SOUTHERN OFFICIAL BACKS COMPANY’S INVESTMENT IN KEMPER IGCC PLANT

By ExchangeMonitor

Recent Cost Overruns, Challenges Still Worth the Risk, VP Says

Tamar Hallerman
GHG Monitor
5/17/13

PITTSBURGH—Despite substantial cost increases and an ongoing legal and regulatory battle with the Sierra Club, a Southern Company official said in a speech this week that the utility giant is still pleased with its multi-billion-dollar investment in its Kemper County IGCC project. During a plenary address here at the 12th Annual Conference on Carbon Capture, Utilization and Storage, Southern Company Senior Vice President and Chief Environmental Officer Chris Hobson said the traditionally coal-reliant utility—which has in recent years switched a significant chunk of its generation to natural gas—still sees Kemper as a good fit for the company’s portfolio. “The beautiful thing about IGCC is that the cost of electricity beats natural gas even today,” he said about the 582 MW gasification facility currently under construction in eastern Mississippi. “Mississippi lignite is a very inexpensive fuel source, so while the capital costs for this kind of project are high, the energy costs going into the future are very low. So even today, with very low natural gas prices, Kemper looks like a very good decision.”

Southern’s Kemper County facility—which is expected to be in service in May 2014—has faced a series of legal, regulatory and economic woes over the last year. Most recently, the utility announced late last month that it plans to absorb $540 million in cost increases from the facility instead of passing the expense on to its nearly 200,000 customers. The facility now has an updated price tag of $3.42 billion (excluding the cost of its lignite mine and CO2 pipeline), more than $1 billion above the plant’s initial baseline cost. Southern Company and its subsidiary Mississippi Power have also faced consistent legal and regulatory challenges from the state chapter of the Sierra Club, which is aiming to void the project’s certificate as approved by state utility regulators.

The project has a $270 million Department of Energy grant to capture 65 percent of CO2 emissions for local enhanced oil recovery operations operated by Denbury Resources. Southern also plans to rely on more than $133 million in federal investment tax credits to make the project work economically.

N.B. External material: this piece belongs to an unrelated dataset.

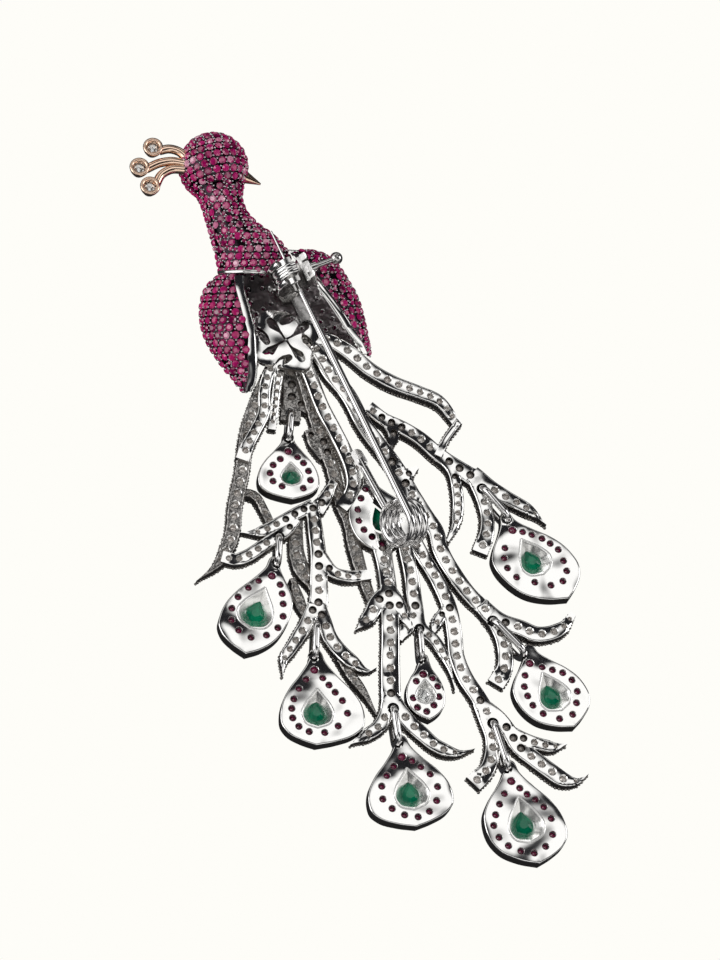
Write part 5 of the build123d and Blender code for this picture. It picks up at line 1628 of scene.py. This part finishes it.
def studio():
    """Room of pale screens with dark gaps between them, which the polished metal shows."""
    world = bpy.data.worlds.new("studio")
    bpy.context.scene.world = world
    world.use_nodes = True
    tree = world.node_tree
    link = tree.links.new
    way = new_node(tree, "TexCoord").outputs["Generated"]
    noise = new_node(tree, "TexNoise", Scale=STUDIO_PATCHES, Detail=1.0, Distortion=0.4)
    patches = two_colors(tree, (0.44, 0.54), ((0.008, 0.008, 0.01), (1.0, 0.995, 0.98)))
    split = new_node(tree, "SeparateXYZ")
    toward = new_node(tree, "VectorMath")
    toward.operation = "DOT_PRODUCT"
    toward.inputs[1].default_value = SCREEN_WAY
    for node, socket in ((noise, "Vector"), (split, "Vector"), (toward, 0)):
        link(way, node.inputs[socket])
    link(noise.outputs["Fac"], patches.inputs["Fac"])

    def share_of(value, low, high):
        """Share from 0 at low to 1 at high."""
        made = new_node(tree, "MapRange", From_Min=low, From_Max=high)
        link(value, made.inputs["Value"])
        return made.outputs["Result"]

    def near_screen(outer, inner):
        """Share that falls from 1 inside one angle about the screen to 0 outside another."""
        return share_of(toward.outputs["Value"], math.cos(math.radians(outer)), math.cos(math.radians(inner)))

    low_sky = new_node(tree, "MixRGB", Color1=STUDIO_LOW)
    link(patches.outputs["Color"], low_sky.inputs["Color2"])
    link(share_of(split.outputs["Z"], 0.05, 0.5), low_sky.inputs["Fac"])
    gap = new_node(tree, "MixRGB", Color2=STUDIO_GAP)
    link(low_sky.outputs["Color"], gap.inputs["Color1"])
    link(near_screen(GAP_OUTER, GAP_INNER), gap.inputs["Fac"])
    screen = new_node(tree, "MixRGB", Color2=STUDIO_SCREEN)
    link(gap.outputs["Color"], screen.inputs["Color1"])
    link(near_screen(SCREEN_OUTER, SCREEN_INNER), screen.inputs["Fac"])
    background = tree.nodes["Background"]
    link(screen.outputs["Color"], background.inputs["Color"])
    background.inputs["Strength"].default_value = STUDIO_STRENGTH


def camera():
    """At the photo's viewing angle, through a long lens."""
    roll, pitch = math.radians(ROLL), math.radians(PITCH)
    away = Vector((-math.sin(roll) * math.cos(pitch), -math.sin(pitch), math.cos(roll) * math.cos(pitch)))
    right = Vector((math.cos(roll), 0, math.sin(roll)))
    up = away.cross(right)
    distance = PHOTO_SQUARES * SQUARE * MM * LENS / FILM
    target = Vector(placed(0, 0, 0))
    data = bpy.data.cameras.new("camera")
    data.lens = LENS
    data.sensor_width = FILM
    data.sensor_fit = "AUTO"
    data.clip_start = 0.01
    view = bpy.data.objects.new("camera", data)
    turn = Matrix((right, up, away)).transposed().to_4x4()
    view.matrix_world = Matrix.Translation(target + away * distance) @ turn
    bpy.context.scene.collection.objects.link(view)
    bpy.context.scene.camera = view
    bpy.context.scene.view_settings.view_transform = "Standard"


dress_nodes()
build_feathers()
build_drops()
pave_bird()
bird_rims()
gallery()
crest()
catch_dress()
stage()
camera()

Hobson underscored during his speech this week that a lot has changed in the years since the utility first committed to the project. “It is a first-of-a-kind technology, so there will always be issues associated with such new technologies,” Hobson said. “Kemper hasn’t been immune from those, but we are still very excited about the project and we think that it is going to provide energy from the citizens of Mississippi for many years to come at prices that are very affordable.”